:: SUPPLIED INFORMATION

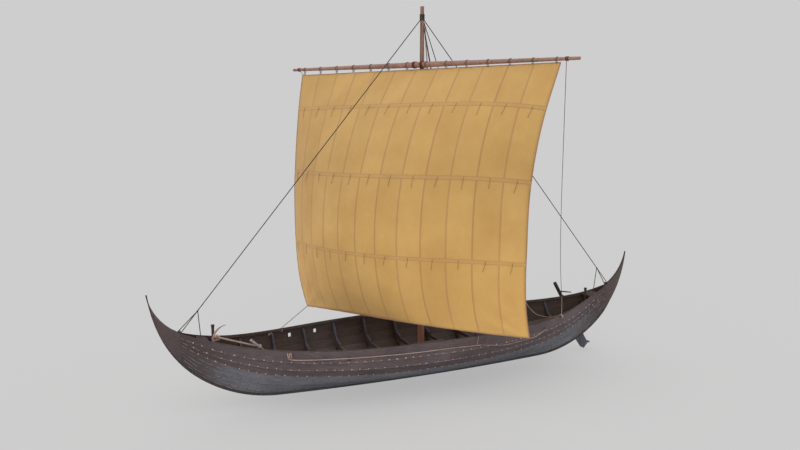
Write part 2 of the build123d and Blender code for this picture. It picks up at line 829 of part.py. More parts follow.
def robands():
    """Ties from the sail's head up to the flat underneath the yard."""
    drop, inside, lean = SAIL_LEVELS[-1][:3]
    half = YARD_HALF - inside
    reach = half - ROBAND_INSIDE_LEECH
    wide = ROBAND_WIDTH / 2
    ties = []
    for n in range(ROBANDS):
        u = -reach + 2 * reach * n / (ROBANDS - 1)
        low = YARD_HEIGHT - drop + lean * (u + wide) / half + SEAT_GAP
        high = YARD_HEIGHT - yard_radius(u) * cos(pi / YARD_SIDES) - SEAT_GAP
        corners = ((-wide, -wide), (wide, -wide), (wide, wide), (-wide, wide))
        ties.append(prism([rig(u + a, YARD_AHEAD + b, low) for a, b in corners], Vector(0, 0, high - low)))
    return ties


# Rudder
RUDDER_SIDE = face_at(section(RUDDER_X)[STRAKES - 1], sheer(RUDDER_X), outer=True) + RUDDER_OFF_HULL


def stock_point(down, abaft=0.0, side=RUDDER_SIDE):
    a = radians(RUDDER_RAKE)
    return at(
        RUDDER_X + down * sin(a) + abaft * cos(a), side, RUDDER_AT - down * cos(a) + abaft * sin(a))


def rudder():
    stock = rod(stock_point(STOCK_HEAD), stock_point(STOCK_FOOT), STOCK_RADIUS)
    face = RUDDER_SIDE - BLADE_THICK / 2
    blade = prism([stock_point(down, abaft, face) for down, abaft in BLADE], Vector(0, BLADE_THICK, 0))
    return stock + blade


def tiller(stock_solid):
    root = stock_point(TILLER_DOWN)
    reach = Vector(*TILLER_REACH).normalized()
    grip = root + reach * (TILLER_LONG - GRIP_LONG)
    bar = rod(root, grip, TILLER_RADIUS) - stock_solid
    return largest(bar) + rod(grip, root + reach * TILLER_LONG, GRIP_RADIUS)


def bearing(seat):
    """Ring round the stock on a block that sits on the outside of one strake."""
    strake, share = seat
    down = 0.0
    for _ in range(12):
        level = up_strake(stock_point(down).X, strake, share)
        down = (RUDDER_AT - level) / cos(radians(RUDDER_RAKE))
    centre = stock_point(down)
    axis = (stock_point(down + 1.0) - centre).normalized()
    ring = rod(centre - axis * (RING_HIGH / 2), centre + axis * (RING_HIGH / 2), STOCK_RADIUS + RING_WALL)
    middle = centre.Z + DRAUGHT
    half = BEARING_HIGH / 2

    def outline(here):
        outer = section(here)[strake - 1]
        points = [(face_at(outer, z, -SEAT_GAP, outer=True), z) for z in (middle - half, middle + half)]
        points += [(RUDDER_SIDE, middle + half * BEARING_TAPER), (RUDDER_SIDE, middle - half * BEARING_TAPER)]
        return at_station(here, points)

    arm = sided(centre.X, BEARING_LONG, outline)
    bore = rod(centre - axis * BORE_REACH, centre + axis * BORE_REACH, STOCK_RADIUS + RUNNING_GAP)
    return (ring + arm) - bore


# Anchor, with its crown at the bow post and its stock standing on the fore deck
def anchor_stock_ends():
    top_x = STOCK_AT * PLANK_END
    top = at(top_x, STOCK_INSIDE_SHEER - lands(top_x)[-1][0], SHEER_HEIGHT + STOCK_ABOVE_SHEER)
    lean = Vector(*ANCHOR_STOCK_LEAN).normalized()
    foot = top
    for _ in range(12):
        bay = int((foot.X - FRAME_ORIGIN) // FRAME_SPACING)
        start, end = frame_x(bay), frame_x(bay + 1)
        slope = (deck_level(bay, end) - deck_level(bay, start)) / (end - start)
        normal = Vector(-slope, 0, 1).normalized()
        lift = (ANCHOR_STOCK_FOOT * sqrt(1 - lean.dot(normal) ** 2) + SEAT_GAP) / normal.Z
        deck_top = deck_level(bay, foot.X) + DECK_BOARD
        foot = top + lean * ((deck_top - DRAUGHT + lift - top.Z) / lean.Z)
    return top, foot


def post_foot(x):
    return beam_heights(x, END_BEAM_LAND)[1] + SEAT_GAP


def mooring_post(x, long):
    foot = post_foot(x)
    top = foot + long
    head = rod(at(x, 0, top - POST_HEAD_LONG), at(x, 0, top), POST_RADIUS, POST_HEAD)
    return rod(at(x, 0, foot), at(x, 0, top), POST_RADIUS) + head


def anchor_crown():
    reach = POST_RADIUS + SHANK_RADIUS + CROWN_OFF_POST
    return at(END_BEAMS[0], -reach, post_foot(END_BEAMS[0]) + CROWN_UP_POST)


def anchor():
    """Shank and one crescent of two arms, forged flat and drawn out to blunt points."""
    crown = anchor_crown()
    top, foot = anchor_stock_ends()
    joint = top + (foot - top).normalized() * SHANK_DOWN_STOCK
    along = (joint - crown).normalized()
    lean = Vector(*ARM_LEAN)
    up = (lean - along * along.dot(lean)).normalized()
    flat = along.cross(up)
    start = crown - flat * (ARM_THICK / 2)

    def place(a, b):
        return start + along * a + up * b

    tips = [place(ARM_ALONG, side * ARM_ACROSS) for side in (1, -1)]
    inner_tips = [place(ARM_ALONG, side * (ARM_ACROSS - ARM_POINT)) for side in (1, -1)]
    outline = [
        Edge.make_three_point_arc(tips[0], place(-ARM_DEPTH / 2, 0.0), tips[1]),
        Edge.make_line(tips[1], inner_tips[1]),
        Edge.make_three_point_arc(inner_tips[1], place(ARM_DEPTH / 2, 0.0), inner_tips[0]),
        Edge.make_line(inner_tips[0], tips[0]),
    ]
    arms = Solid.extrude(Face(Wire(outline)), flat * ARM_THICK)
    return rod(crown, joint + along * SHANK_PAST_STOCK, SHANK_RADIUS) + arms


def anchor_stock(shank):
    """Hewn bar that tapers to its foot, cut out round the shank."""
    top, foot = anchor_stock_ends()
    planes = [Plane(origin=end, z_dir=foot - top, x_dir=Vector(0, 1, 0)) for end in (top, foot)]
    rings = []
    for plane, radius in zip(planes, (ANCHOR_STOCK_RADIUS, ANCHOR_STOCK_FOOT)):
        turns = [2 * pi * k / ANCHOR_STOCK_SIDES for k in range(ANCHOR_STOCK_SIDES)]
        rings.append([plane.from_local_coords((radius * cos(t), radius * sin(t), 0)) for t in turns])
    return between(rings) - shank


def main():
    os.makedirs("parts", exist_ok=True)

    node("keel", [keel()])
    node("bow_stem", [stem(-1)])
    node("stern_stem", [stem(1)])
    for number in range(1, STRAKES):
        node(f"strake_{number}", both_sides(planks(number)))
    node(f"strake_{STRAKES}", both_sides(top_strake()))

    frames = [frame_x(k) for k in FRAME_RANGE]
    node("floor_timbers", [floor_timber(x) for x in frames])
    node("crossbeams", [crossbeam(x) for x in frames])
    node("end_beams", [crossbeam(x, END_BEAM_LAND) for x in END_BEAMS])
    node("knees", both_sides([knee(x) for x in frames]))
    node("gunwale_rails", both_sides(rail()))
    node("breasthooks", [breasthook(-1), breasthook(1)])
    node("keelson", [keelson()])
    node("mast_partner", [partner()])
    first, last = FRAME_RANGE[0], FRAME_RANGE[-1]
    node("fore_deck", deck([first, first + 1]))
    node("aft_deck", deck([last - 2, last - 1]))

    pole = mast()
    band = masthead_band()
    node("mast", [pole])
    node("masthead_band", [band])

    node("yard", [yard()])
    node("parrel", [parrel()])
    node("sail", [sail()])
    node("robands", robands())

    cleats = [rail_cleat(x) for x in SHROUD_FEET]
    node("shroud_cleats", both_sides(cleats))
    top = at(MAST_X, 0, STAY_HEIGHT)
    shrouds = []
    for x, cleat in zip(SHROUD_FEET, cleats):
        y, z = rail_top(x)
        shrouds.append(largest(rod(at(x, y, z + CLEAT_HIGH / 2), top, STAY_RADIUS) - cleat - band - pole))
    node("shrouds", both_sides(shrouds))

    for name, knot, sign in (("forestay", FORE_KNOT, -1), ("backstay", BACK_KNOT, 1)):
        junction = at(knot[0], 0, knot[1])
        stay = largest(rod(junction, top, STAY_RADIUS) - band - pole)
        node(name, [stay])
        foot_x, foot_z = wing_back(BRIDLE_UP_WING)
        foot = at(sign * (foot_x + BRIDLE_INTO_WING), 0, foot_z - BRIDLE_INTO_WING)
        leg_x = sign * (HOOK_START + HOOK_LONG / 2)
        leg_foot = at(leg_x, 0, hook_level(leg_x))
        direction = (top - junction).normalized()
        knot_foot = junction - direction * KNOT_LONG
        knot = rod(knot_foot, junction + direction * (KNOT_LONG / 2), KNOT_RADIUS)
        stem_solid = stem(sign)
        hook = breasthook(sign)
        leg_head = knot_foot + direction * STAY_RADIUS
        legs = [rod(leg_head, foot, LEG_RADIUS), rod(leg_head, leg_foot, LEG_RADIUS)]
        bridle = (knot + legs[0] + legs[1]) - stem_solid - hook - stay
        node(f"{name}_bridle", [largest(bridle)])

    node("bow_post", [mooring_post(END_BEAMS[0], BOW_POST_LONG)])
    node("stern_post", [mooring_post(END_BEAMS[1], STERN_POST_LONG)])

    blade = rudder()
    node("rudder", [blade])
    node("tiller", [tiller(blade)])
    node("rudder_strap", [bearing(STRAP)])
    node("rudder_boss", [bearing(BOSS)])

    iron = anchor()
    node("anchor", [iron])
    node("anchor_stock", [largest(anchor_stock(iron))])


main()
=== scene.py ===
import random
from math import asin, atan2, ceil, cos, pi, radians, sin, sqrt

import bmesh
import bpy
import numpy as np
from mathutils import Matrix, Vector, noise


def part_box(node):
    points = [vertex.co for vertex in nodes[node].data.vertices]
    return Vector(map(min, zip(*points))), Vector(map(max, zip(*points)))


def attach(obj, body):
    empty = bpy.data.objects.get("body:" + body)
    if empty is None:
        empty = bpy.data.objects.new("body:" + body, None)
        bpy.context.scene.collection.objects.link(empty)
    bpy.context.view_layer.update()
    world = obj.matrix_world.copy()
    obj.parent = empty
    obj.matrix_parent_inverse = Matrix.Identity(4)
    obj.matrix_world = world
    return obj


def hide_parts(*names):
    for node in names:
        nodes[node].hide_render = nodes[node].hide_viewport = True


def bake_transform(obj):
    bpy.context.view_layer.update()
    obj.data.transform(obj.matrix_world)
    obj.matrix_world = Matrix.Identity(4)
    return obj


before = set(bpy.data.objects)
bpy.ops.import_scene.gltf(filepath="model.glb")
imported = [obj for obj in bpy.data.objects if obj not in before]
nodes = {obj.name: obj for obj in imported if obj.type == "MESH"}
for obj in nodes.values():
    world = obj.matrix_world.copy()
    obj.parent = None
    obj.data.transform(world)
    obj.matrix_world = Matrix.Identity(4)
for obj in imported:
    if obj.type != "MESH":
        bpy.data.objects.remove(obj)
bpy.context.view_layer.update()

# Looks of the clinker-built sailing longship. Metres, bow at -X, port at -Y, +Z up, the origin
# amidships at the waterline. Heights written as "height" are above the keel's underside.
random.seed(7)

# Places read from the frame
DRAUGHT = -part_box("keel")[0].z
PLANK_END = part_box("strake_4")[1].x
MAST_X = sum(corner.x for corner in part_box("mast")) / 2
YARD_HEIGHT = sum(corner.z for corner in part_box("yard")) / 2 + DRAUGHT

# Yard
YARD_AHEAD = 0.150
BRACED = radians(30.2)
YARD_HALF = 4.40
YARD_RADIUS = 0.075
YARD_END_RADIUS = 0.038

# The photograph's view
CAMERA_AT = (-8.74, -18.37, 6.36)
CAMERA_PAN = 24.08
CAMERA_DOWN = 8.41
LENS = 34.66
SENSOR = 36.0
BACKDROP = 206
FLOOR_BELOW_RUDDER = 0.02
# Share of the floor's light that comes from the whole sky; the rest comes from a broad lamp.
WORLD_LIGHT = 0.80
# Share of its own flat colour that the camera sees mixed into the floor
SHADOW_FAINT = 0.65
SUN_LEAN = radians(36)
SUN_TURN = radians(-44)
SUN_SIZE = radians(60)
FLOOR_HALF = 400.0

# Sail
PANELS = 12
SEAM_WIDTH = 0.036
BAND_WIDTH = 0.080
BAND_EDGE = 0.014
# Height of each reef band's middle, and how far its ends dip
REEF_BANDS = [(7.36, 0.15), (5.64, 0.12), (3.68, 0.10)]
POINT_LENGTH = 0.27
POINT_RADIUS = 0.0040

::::

> [DO THIS]: Looking at the data above, return every line from the one with "blade = rudder()" down to the one with "zip(*points))), Vector(map(max, zip(*points)))", exactly and inclusively.

> [CORRECT OUTPUT]:
    blade = rudder()
    node("rudder", [blade])
    node("tiller", [tiller(blade)])
    node("rudder_strap", [bearing(STRAP)])
    node("rudder_boss", [bearing(BOSS)])

    iron = anchor()
    node("anchor", [iron])
    node("anchor_stock", [largest(anchor_stock(iron))])


main()
=== scene.py ===
import random
from math import asin, atan2, ceil, cos, pi, radians, sin, sqrt

import bmesh
import bpy
import numpy as np
from mathutils import Matrix, Vector, noise


def part_box(node):
    points = [vertex.co for vertex in nodes[node].data.vertices]
    return Vector(map(min, zip(*points))), Vector(map(max, zip(*points)))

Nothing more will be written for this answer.